Choosing an SAT Prep Course

Selecting the best SAT prep course can mean the difference between whether a student gets to attend their first or second choice of college, so taking time to find the perfect fit is worth the effort. Whether opting for free services or a paid course, high school students should first assess their needs before ascertaining what the top programs offer. A few things to keep in mind when looking at prep courses include:

  • Budget

    SAT prep courses run the gamut between free practice tests and study guides to top tutors charging more than $1,000 per hour of one-to-one coaching. Before diving into the world of paid services, take time to create a budget of available funds and the services needed and stick to it.
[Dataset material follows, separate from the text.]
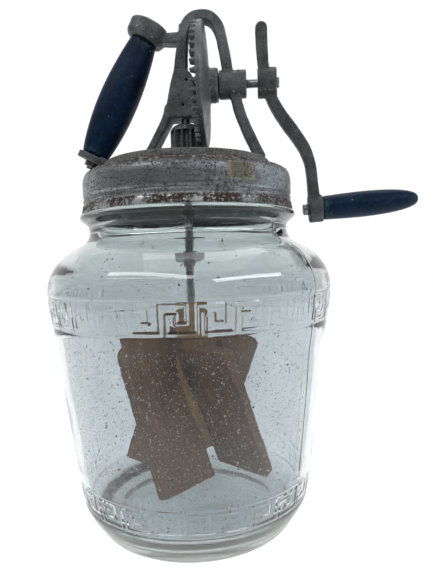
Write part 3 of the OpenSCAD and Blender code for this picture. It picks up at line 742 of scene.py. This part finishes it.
# ------------------------------------------------------------------ lid
lid_prof_out = [[69.0, 204.2], [68.9, 205.4], [68.6, 206.8], [68.35, 208.4], [67.9, 209.2], [67.15, 209.9], [67.75, 210.6], [68.1, 211.3],
    [67.8, 212.0], [66.95, 212.8], [67.6, 213.5], [67.95, 214.4], [68, 218], [68, 222], [67.7, 224.8], [66.9, 227.2], [65.3, 229.2],
    [62.4, 230.25], [59.4, 230.7], [57.2, 231.3], [55.8, 232.6], [54.9, 234.6], [54.2, 235.9], [53, 236.42], [51, 236.5],
    [48.5, 236.3], [46.5, 236.32], [44, 236.5], [25, 236.5], [5.1, 236.5]]


def lid():
    o = curve_pts(lid_prof_out, 1.2)
    d = np.gradient(o, axis=0)
    d /= np.linalg.norm(d, axis=1)[:, None]
    inner = o + np.stack([-d[:, 1], d[:, 0]], 1) * 0.8
    inner[:, 0] = np.maximum(inner[:, 0], 5.1)
    inner[-1] = (5.1, 235.7)
    curl = [[68.75, 203.95], [68.3, 203.9]]
    prof = np.vstack([curl[::-1], o, inner[::-1]])

    def dent(V):
        r = np.hypot(V[:, 0], V[:, 1])
        out = sstep(20, 60, r)
        n = 0.22 * fbm(V * (1, 1, 0.6), 21.0, 12, 2) - 0.2
        low = 0.25 * sstep(211, 206, V[:, 2]) * fbm(V, 9.0, 15, 2)
        f = 1 + out * (n + low - 0.02) / np.maximum(r, 1)
        W = V.copy()
        W[:, 0] *= f
        W[:, 1] *= f
        W[:, 2] += np.where((r > 12) & (V[:, 2] > 229), 0.16 * (fbm(V, 19.0, 21, 2) - 0.6) * sstep(12, 30, r) * sstep(0, 1, np.abs(np.abs(V[:, 0]) - 37) / 12) , 0)
        return W
    ob = lathe("lid_tin", prof, 320, dent)
    ob.data.materials.append(M_TIN)
    bm = bmesh.new()
    bm.from_mesh(ob.data)
    bmesh.ops.recalc_face_normals(bm, faces=bm.faces)
    bm.to_mesh(ob.data)
    bm.free()
    ob.data.shade_smooth()
    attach(ob, "head")
    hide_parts("lid_shell")


lid()

# ------------------------------------------------------------------ castings
cast_copy("frame_casting", ["frame"], 0.42, 16, "head", M_IRON, fine=0.07, coarse=0.2, seed=1, bores=True, shape=lambda co, no: np.full(len(co), 0.26))
cast_copy("grip_strap", ["lower_bracket"], 0.38, 8, "head", M_IRON, fine=0.05, coarse=0.1, seed=2)
cast_copy("gear_casting", ["drive_gear"], 0.34, 4, "drive", M_GEAR, fine=0.05, coarse=0.06, seed=3)
cast_copy("pinion_casting", ["pinion"], 0.3, 4, "dasher", M_GEAR, fine=0.04, coarse=0.04, seed=4)
cast_copy("crank_casting", ["crank_arm"], 0.36, 18, "drive", M_ARM, fine=0.06, coarse=0.18, seed=5, shape=lambda co, no: np.where(np.abs(co[:, 1]) < 3.5, 0.42, 0.15))

# ------------------------------------------------------------------ grips
glo, ghi = np.array([-62, 0, 244.6]), np.array([-26, 0, 317.5])
gv = ghi - glo
glen = np.linalg.norm(gv)
ga = math.atan2(gv[0], gv[2])


def place(ob, origin, tilt):
    """Turns a piece made about Z onto an axis in the XZ plane, in its mesh."""
    M = Matrix.Translation(Vector(np.array(origin) * MM)) @ Matrix.Rotation(tilt, 4, "Y")
    ob.data.transform(M)


def grip():
    pts = [[2.45, 0.15], [8.0, 0.15]]
    for i in range(33):
        u = i / 32
        b = math.sin(math.pi * u ** 0.92) ** 0.85 if 0 < u < 1 else 0
        pts.append([8.7 + (13 - 8.7) * b - 0.1, 0.35 + u * (glen - 0.7)])
    pts += [[8.0, glen - 0.15], [2.45, glen - 0.15]]
    p = np.array(pts)

    def uneven(V):
        r = np.hypot(V[:, 0], V[:, 1])
        k = np.where(r > 6, 1 + (0.12 * fbm(V * (1, 1, 0.4), 11.0, 31, 2) - 0.12) / np.maximum(r, 1), 1)
        W = V.copy()
        W[:, :2] *= k[:, None]
        return W
    ob = lathe("grip_wood", p, 96, uneven)
    place(ob, glo, ga)
    ax = gv / glen
    c = float(glo @ ax)

    def along(m):
        x, y, z = m.axes()
        return m.math("SUBTRACT", m.math("ADD", m.math("MULTIPLY", x, float(ax[0])), m.math("MULTIPLY", z, float(ax[2]))), c)
    ob.data.materials.append(painted("navy_paint_grip", 0.0, glen, along, 2.0))
    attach(ob, "head")
    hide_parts("side_grip")


def handle():
    hl, L, R = 4.5, 61.5, 8.4
    out = [[R - 1.3, hl], [R - 0.75, hl + 0.7], [R - 0.45, hl + 6], [R - 0.12, hl + 16], [R - 0.02, hl + L * 0.42], [R - 0.3, hl + L * 0.58],
        [R - 0.9, hl + L * 0.72], [R - 2, hl + L * 0.84], [R - 3.3, hl + L * 0.92], [R - 4.6, hl + L * 0.965], [R - 6.2, hl + L * 0.99], [0.5, hl + L]]
    o = curve_pts(out, 1.3)
    o[:, 1] = np.minimum(o[:, 1], hl + L - 0.06)
    p = np.vstack([[[2.28, hl]], o, [[0.5, hl + L - 4]], [[2.28, hl + L - 12]]])

    def uneven(V):
        r = np.hypot(V[:, 0], V[:, 1])
        k = np.where(r > 4, 1 + (0.1 * fbm(V * (1, 1, 0.4), 10.0, 33, 2) - 0.1) / np.maximum(r, 1), 1)
        W = V.copy()
        W[:, :2] *= k[:, None]
        return W
    ob = lathe("crank_knob", p, 80, uneven)
    piv = np.array([84, 0, 204.5])
    t = math.radians(90 - 4)
    place(ob, piv, t)
    ax = np.array([math.sin(t), 0, math.cos(t)])
    c = float(piv @ ax)

    def along(m):
        x, y, z = m.axes()
        return m.math("SUBTRACT", m.math("ADD", m.math("MULTIPLY", x, float(ax[0])), m.math("MULTIPLY", z, float(ax[2]))), c)
    ob.data.materials.append(painted("navy_paint_knob", hl, hl + L, along, 5.0))
    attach(ob, "handle")
    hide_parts("crank_handle")


grip()
handle()

# ------------------------------------------------------------------ dasher
TURN, LEAN = -37.9, 24.4


def board_rot(k):
    """Euler angles that turn row coordinates into board k's own."""
    R = Matrix.Rotation(math.radians(TURN + 90 * k), 3, "Z") @ Matrix.Rotation(math.radians(LEAN), 3, "X")
    return tuple(R.inverted().to_euler("XYZ")), np.array(R.inverted())


for k in range(4):
    rot, R = board_rot(k)
    mat = board_wood(f"paddle_wood_{k + 1}", rot, seed=1.0 + k, tone=(1.0, 0.94, 1.05, 1.0)[k])

    def grain(co, no, R=R, k=k):
        q = (co - (0, 0, 76)) @ R.T
        g = fbm(q * (1, 1, 0.06), 1.6, 50 + k, 3)
        w = fbm(q * (1, 1, 0.3), 22.0, 60 + k, 1)
        return 0.07 * g + 0.15 * (w - 0.6)
    cast_copy(f"board_{k + 1}", [f"paddle_{k + 1}"], 0.75, 3, "dasher", mat, fine=0.0, coarse=0.0, seed=40 + k, shape=grain)
rot0, R0 = (0, 0, math.radians(-TURN)), None
cast_copy("hub_wood", ["dasher_hub"], 0.6, 2, "dasher", board_wood("hub_grain", rot0, seed=6.0, tone=2.1, hub=True), fine=0.04, coarse=0.1, seed=47)

# ------------------------------------------------------------------ small steel pieces keep their CAD shape with worn edges
for n, mat, w in (("lid_bush", M_STEEL, 0.2), ("lid_rivets", M_STEEL, 0.2), ("grip_rod", M_STEEL, 0.25), ("grip_nut", M_STEEL, 0.45),
                  ("crank_shaft", M_STEEL, 0.3), ("gear_pin", M_STEEL, 0.3), ("handle_pin", M_STEEL, 0.3), ("pinion_pin", M_STEEL, 0.25),
                  ("dasher_rod", M_ROD, 0.3), ("splash_disc", M_NAIL, 0.2), ("hub_pin", M_STEEL, 0.25), ("paddle_nails", M_NAIL, 0.2)):
    o = NODE[n]
    o.data.materials.clear()
    o.data.materials.append(mat)
    wd = o.modifiers.new("weld", "WELD")
    wd.merge_threshold = 2e-6
    b = o.modifiers.new("edge", "BEVEL")
    b.width = w * MM
    b.segments = 2
    b.limit_method = "ANGLE"
    b.angle_limit = math.radians(40)
rub = Mat("gasket_rubber_old")
rub.set(Base_Color=rub.mix(rub.span(rub.noise(3.0, 5, 0.7), 0.35, 0.65), (0.06, 0.045, 0.035), (0.13, 0.10, 0.08)), Roughness=0.75,
        Normal=rub.bump(rub.noise(0.6, 3), 0.08, 0.6))
NODE["gasket"].data.materials.clear()
NODE["gasket"].data.materials.append(rub.m)
gb = NODE["gasket"].modifiers.new("edge", "BEVEL")
gb.width, gb.segments = 0.4 * MM, 2
gb.limit_method, gb.angle_limit = "ANGLE", math.radians(40)

# ------------------------------------------------------------------ stage, light and camera
n = 96
ring = [(math.cos(2 * math.pi * i / n), math.sin(2 * math.pi * i / n)) for i in range(n)]
V, F = [(0, 0, -0.25)], []
radii = (60, 140, 300, 700, 1500, 3200)
for r in radii:
    V += [(r * a, r * b, -0.25) for a, b in ring]
for i in range(n):
    F.append((0, 1 + i, 1 + (i + 1) % n))
for k in range(len(radii) - 1):
    for i in range(n):
        a, b = 1 + k * n, 1 + (k + 1) * n
        F.append((a + i, b + i, b + (i + 1) % n, a + (i + 1) % n))
floor = add_object("floor", V, F)
fm = Mat("floor_paper")
# painted light: the floor glows, from nothing near the camera to full around the churn, clearing the churn's shadow and
# brightening it from below
fm.set(Base_Color=fm.mix(fm.span(fm.axes()[1], -420.0, -70.0), (0.52, 0.52, 0.52), fm.mix(fm.noise(60.0, 3), (0.90, 0.90, 0.895), (0.93, 0.93, 0.925))), Roughness=0.9, Emission_Color=(1.0, 1.0, 1.0), Emission_Strength=fm.span(fm.axes()[1], -330.0, -60.0, 0.0, 0.6))
floor.data.materials.append(fm.m)

world = bpy.data.worlds.new("studio")
bpy.context.scene.world = world
world.use_nodes = True
wt = world.node_tree
wt.nodes.clear()
wo = wt.nodes.new("ShaderNodeOutputWorld")
bg = wt.nodes.new("ShaderNodeBackground")
tc = wt.nodes.new("ShaderNodeTexCoord")
sx = wt.nodes.new("ShaderNodeSeparateXYZ")
mr = wt.nodes.new("ShaderNodeMapRange")
mr.interpolation_type = "SMOOTHSTEP"
mr.inputs["From Min"].default_value = -0.3
mr.inputs["From Max"].default_value = 0.78
mr.inputs["To Min"].default_value = 0.0
mr.inputs["To Max"].default_value = 1.0
cr = wt.nodes.new("ShaderNodeValToRGB")
cr.color_ramp.elements[0].position, cr.color_ramp.elements[0].color = 0.0, (0.085, 0.09, 0.095, 1)
cr.color_ramp.elements[1].position, cr.color_ramp.elements[1].color = 1.0, (1.0, 1.0, 1.0, 1)
wt.links.new(tc.outputs["Generated"], sx.inputs[0])
wt.links.new(sx.outputs[1], mr.inputs["Value"])
wt.links.new(mr.outputs[0], cr.inputs[0])
wt.links.new(cr.outputs[0], bg.inputs[0])
bg.inputs[1].default_value = 1.02
wt.links.new(bg.outputs[0], wo.inputs[0])


def area(name, loc, target, size, power, color=(1, 1, 1)):
    d = bpy.data.lights.new(name, "AREA")
    d.shape = "RECTANGLE"
    d.size, d.size_y = size
    d.energy = power
    d.color = color
    o = bpy.data.objects.new(name, d)
    bpy.context.scene.collection.objects.link(o)
    o.location = loc
    o.rotation_euler = (Vector(target) - Vector(loc)).to_track_quat("-Z", "Y").to_euler()
    return o


area("key_soft", (-0.45, -0.80, 1.05), (0, 0, 0.2), (1.5, 0.16), 6.0, (1.0, 0.985, 0.97))
area("fill_soft", (0.85, -0.60, 0.75), (0, 0, 0.18), (1.2, 0.16), 5.0, (0.95, 0.98, 1.0))
area("top_soft", (0.05, 0.25, 1.2), (0, 0, 0.2), (0.9, 0.9), 3.5)

cam_d = bpy.data.cameras.new("camera")
cam_d.lens = 31.196
cam_d.sensor_width = 36.0
cam_d.clip_start = 0.01
cam = bpy.data.objects.new("camera", cam_d)
bpy.context.scene.collection.objects.link(cam)
yaw, pitch, roll = math.radians(-3.856), math.radians(3.279), math.radians(-1.616)
fw = Vector((math.sin(yaw) * math.cos(pitch), math.cos(yaw) * math.cos(pitch), -math.sin(pitch)))
rt = Vector((math.cos(yaw), -math.sin(yaw), 0))
upv = rt.cross(fw)
rt2 = math.cos(roll) * rt + math.sin(roll) * upv
up2 = -math.sin(roll) * rt + math.cos(roll) * upv
cm = Matrix((rt2, up2, -fw)).transposed().to_4x4()
cm.translation = Vector((0.0399, -0.3349, 0.1728))
cam.matrix_world = cm
sc = bpy.context.scene
sc.camera = cam
sc.view_settings.view_transform = "Standard"
sc.view_settings.look = "None"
While a full SAT prep package with hours of tutoring may be too expensive, consider using free services for practice exams, vocabulary expansion, and math revision and rely on paid services for areas needing the greatest improvement.
  • Timeline

    Lots of prep courses follow a prescribed calendar of study that may not be aligned to a student's needs. The needs of juniors will be far different than those who are sitting the exam in two weeks, so think about what's possible with the time available and choose a course that will maximize that time.

  • Learning Style

    Some students benefit greatly from the personalized nature of one-to-one tutoring, while others may find this approach too pressurized to truly focus. Bite-size doses of information provided by apps may suit some students best, but others may want to block off a few hours to truly dig into the materials. Assessing learning styles is a critical step in picking the best prep course, so take time to think about the pros and cons of each.